In the mid-1970s, he directed the jazz band at Kirkman Technical High School in his hometown of Chattanooga, where he frequently arranged popular pieces for his students. Mr. Edwards later received a master's in music education from Michigan State University (1976). At Michigan, many of his marching band arrangements were performed and recorded by the Michigan State University Spartan Marching Band. From 1975 to 1978 he traveled with Lansing Community College Suitcase Theater as Musical Director, touring the Netherlands, Germany, Wales, Scotland, Denmark, Belgium, and Japan. On January 1, 2009, George Edwards led the "Storm" in the 120th Tournament of Roses Association Rose Parade in Pasadena, CA where they were the first Black College Band to perform in the Rose Bowl's Parade pilot program to include bands from historically black colleges and universities (HBCUs) in the parade each year.

==Prairie View A&M University==
In 1978, Prof. Edwards came to Prairie View A&M University (PVAMU) as Assistant Director of Bands and served in capacity of music arranger. In 1984, Edwards rose to the position of Head Director of the Prairie View A&M University Marching Band and Jazz Band. Professor Edwards took the struggling marching band of 25 and helped them become a world-renowned, first-class composition of musical athletes. Under his leadership, in 1991 the band rebranded as “The Marching Storm" due in part to a slew of challenging or canceled performances due to weather. His technique and passion for the art of marching band was characterized by his quest for perfection, and the motto that the band came to live by was: “Make It Happen!”

Through Professor Edwards' direction, the Marching Storm became the first marching band to debut its drumline solely during the "drum feature", known as the PV McFunk BOX (The BOX, for short), in a show-style halftime event at the football games.
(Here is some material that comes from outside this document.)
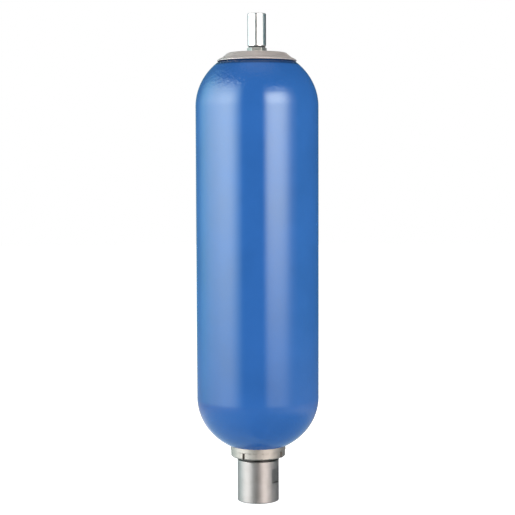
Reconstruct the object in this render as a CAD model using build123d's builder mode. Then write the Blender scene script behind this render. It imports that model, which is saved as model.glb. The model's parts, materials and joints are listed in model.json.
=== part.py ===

Edwards incorporated few of the FAMU concepts of innovative formations and fast-stepping, while adding unique framing, drum routines, and their majorettes (the Black Foxes), to create a half-time show that provided the "Marching Storm" with national recognition and their pick of the best of the best high school band members from across the nation.

For 30 years Professor Edwards collaborated with friend and associate, Dr. Margaret Sherrod on music arranged especially for the jazz and precision high kick choreography of the “Black Foxes” majorette line that he always urged to live up to their reputation as a “Class Act.” Skyrocketing to national acclaim, the Storm performed, appeared, or were featured as part of the following activities:

- 2001: Performed in President George W. Bush's Inaugural Parade in Washington, D.C.
- 2004: The Marching Storm Band and the Black Foxes were featured in the Black College Band Exhibition, "And the Band Played On," which was seen by more than 30,000 at the Dallas Museum of African-American History
- 2004: The PVAMU Drum Line, "The Box" and the "Black Foxes," were featured performers with Beyoncé at the Dallas Cowboys' Thanksgiving Day game
- 2004–2007: Featured in the Dallas Weekly; Urban Sports News
- 2004: Featured on numerous occasions in The Dallas Morning News
- 2005: Featured in British Broadcasting New Radio Special, "Marching All Together"
- 2005: Featured in The Times
- 2006: The band performed at the Essence Music Festival in Houston
- 2006: Invited to perform at the Macy's Thanksgiving Day Parade (a lifelong goal of Professor Edwards), but were unable to raise the $400,000 necessary for the trip to New York City
- 2007: Featured article and video in the New York Times
- 2008: "The Box" was flown to Los Angeles for a command performance for executives from Honda and The Tournament of Roses Parade
- 2008: The Marching Storm Band and the Black Foxes performed at the Texas A&M University-University of Miami football game at Kyle Field in College Station and received overwhelming accolades from ESPN television commentators
- 2009: George Edwards led the "Storm" in the 120th Tournament of Roses Association Rose Parade in Pasadena, CA where they were the first Black College Band to perform in the Rose Bowl's Parade pilot program to include bands from historically black colleges and universities (HBCUs) in the parade each year

Professor Edwards has received countless awards for his outstanding work in the field of music, the most remarkable being a Senate Resolution from the Texas State Legislative presented in Senate Chambers by Sponsors, State Senator, Rodney Ellis, and state Representative Garrett Coleman.

==Death==
In May 2009, George died from sustained injuries following a car crash in Houston, Texas. He was 60 years old.

==Legacy==
Professor Edwards was an innovator who was dedicated, committed, and passionate about music and its performance. Professor Edwards spoke in a language that only band members understood; with words like:

“Chop chop Chief”
"Chatter, chatter!"
“What’s up Chief”
“Drop down and give me twenty”
“I know you don’t have a doo rag on your head”
“Get on the Bus”
“In the Hole Band…last time”
“Chief, pull your pants up”
“Do you see this knucklehead”

Prof. Edwards spawned numerous band directors from his lineage of marching band leadership and style.